--- WHAT NEEDS TO BE DONE ---
Locate the word "code" in the data below, then copy every line that holds it.

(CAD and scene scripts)
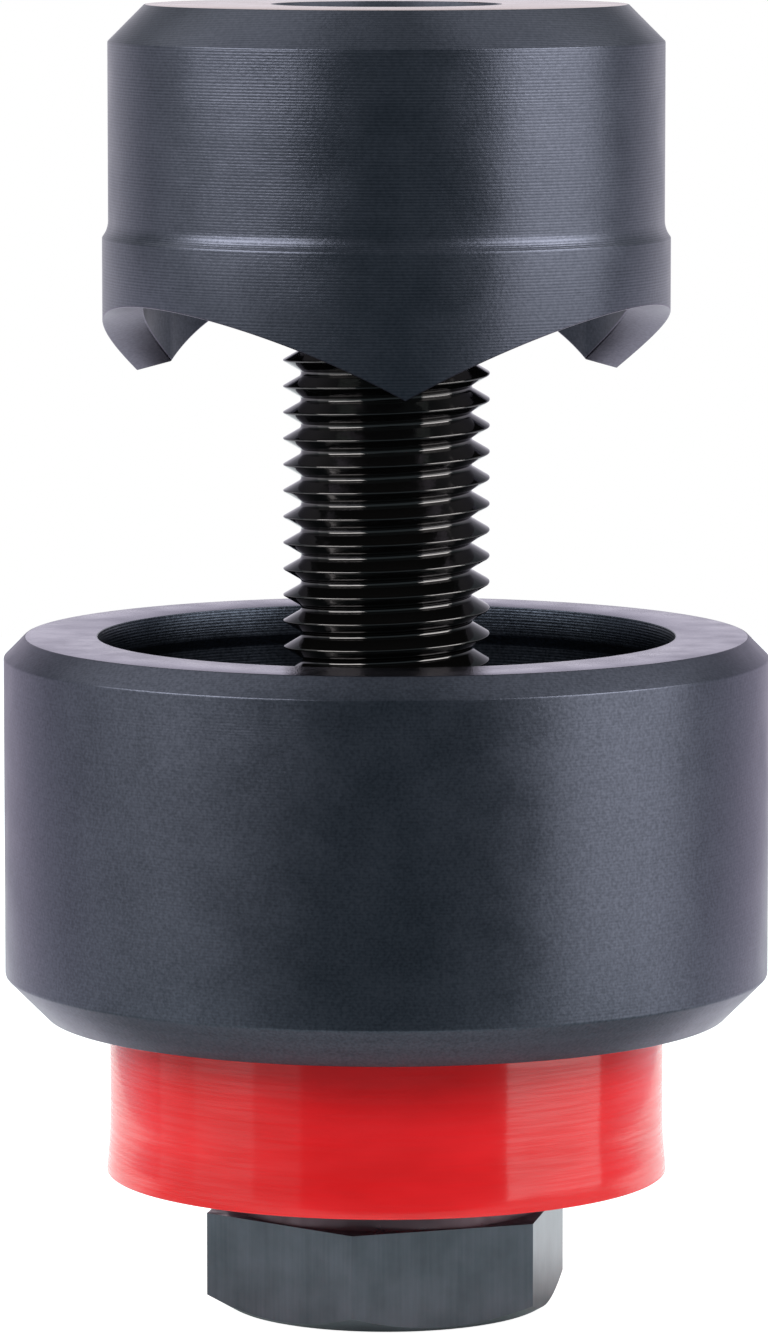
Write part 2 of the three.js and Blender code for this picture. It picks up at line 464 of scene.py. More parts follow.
class PunchFace(IntEnum):
    """The punch's materials, by their number on the piece."""

    WALL = 0
    CUTTING_EDGE = 1
    TOP = 2
    HOLLOW = 3


class DieFace(IntEnum):
    """The die's materials, by their number on the piece."""

    WALL = 0
    RIM = 1
    BORE = 2


class BoltFace(IntEnum):
    """The draw bolt's materials, by their number on the piece."""

    HEAD = 0
    THREAD = 1
    WASHER_FACE = 2


@dataclass(frozen=True)
class Finish:
    """A surface finish: its name, its colour and the plain numbers of its shader."""

    name: str
    colour: str
    roughness: float
    metallic: float = 0.0
    specular_level: float = 0.5
    edge_tint: str = "#ffffff"
    coat: float = 0.0
    coat_roughness: float = 0.1
    coat_ior: float = 1.5

    def material(self) -> bpy.types.Material:
        """Make the finish's material.

        Returns:
            The material, with the finish's patterns linked to its shader.
        """
        material = bpy.data.materials.new(self.name)
        material.use_nodes = True
        tree = material.node_tree
        tree.nodes.clear()
        shader = add_node(tree, "ShaderNodeBsdfPrincipled", {
            "Base Color": linear(self.colour),
            "Roughness": self.roughness,
            "Metallic": self.metallic,
            "Specular IOR Level": self.specular_level,
            "Specular Tint": linear(self.edge_tint),
            "Coat Weight": self.coat,
            "Coat Roughness": self.coat_roughness,
            "Coat IOR": self.coat_ior,
        }, self.patterns(tree))
        add_node(tree, "ShaderNodeOutputMaterial", links={"Surface": shader})
        return material

    def patterns(self, tree: bpy.types.NodeTree) -> dict[str, Source]:
        """List what feeds the shader, by its socket's name: nothing on a plain finish."""
        return {}


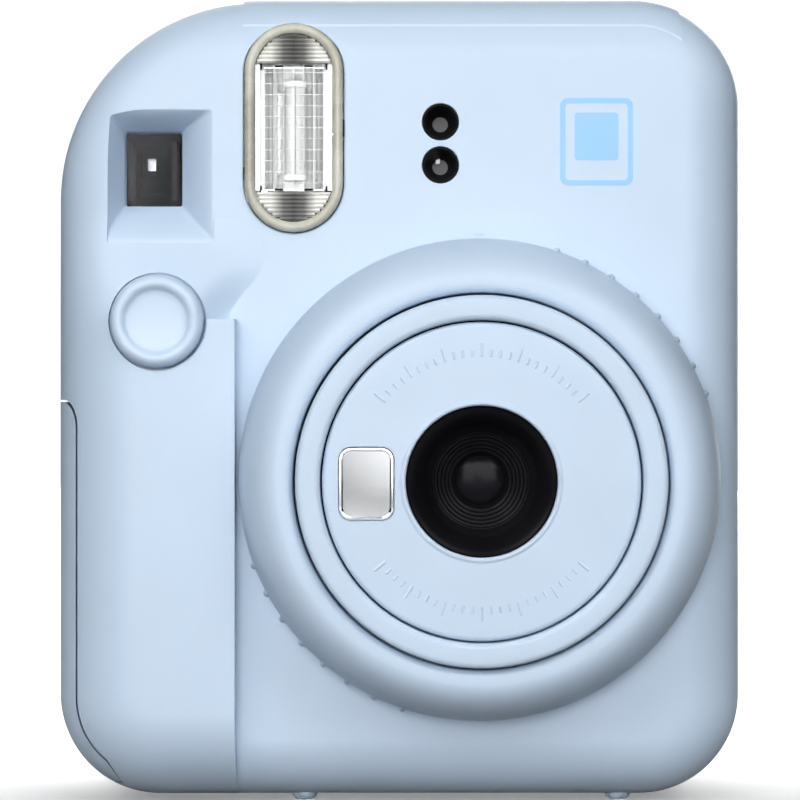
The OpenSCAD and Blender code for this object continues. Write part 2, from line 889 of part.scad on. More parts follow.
// A spur gear outline: straight-flanked teeth, the first one on the +x axis turned by an angle.
module gear_2d(teeth, bore, turn) {
    rp = gear_m * teeth / 2;
    tip = rp + 0.8 * gear_m;
    root = rp - 1.15 * gear_m;
    step = 360 / teeth;
    difference() {
        polygon([for (i = [0:teeth - 1]) let (a = turn + i * step) each [
            root * [cos(a - 0.32 * step), sin(a - 0.32 * step)],
            rp * [cos(a - 0.22 * step), sin(a - 0.22 * step)],
            tip * [cos(a - 0.1 * step), sin(a - 0.1 * step)],
            tip * [cos(a + 0.1 * step), sin(a + 0.1 * step)],
            rp * [cos(a + 0.22 * step), sin(a + 0.22 * step)],
            root * [cos(a + 0.32 * step), sin(a + 0.32 * step)]
        ]]);
        if (bore > 0)
            circle(r = bore, $fn = 48);
    }
}

module roller_gear() {
    color([0.9, 0.9, 0.86])
        along_x(gear_x0, drive_y, roll_z)
            linear_extrude(height = gear_x1 - gear_x0)
                gear_2d(roller_teeth, 1.5, 180 + train_angle);
}

module idler_gear() {
    color([0.9, 0.9, 0.86])
        along_x(gear_x0, idler_y, idler_z)
            linear_extrude(height = gear_x1 - gear_x0)
                gear_2d(idler_teeth, 1.25, train_angle + 180 / idler_teeth);
}

module motor_pinion() {
    color([0.85, 0.75, 0.45])
    union() {
        along_x(gear_x0, motor_y, motor_z)
            linear_extrude(height = gear_x1 - gear_x0)
                gear_2d(pinion_teeth, 0, train_angle);
        rod_x(37, gear_x0 + 0.5, motor_y, motor_z, 1);
    }
}

module drive_motor() {
    color([0.65, 0.66, 0.68])
    difference() {
        union() {
            rod_x(21.2, 41.2, motor_y, motor_z, 6);
            rod_x(19.7, 21.2, motor_y, motor_z, 2.5);
        }
        rod_x(36.5, 42, motor_y, motor_z, 1.05);
    }
}

// ---------- counter ----------

module counter_dial() {
    color([0.93, 0.93, 0.92])
    difference() {
        rod_y(dial_x, dial_z, 25, 26.4, 8.6);
        rod_y(dial_x, dial_z, 24, 28, 1.55);
        for (i = [0:9])
            rod_y(dial_x + 6 * sin(36 * i), dial_z + 6 * cos(36 * i), 26.1, 27, 0.5);
    }
}

module counter_window() {
    color([0.7, 0.75, 0.8, 0.5])
        rod_y(dial_x, dial_z + 6, y_back - wall, y_back - 0.3, 3);
}

// ---------- power ----------

cell_x = -41;
cell_y = [-8.8, 6.2];
cell_z = 11.5;
cell_r = 7.1;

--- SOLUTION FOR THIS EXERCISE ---
Write part 2 of the three.js and Blender code for this picture. It picks up at line 464 of scene.py. More parts follow.
The OpenSCAD and Blender code for this object continues. Write part 2, from line 889 of part.scad on. More parts follow.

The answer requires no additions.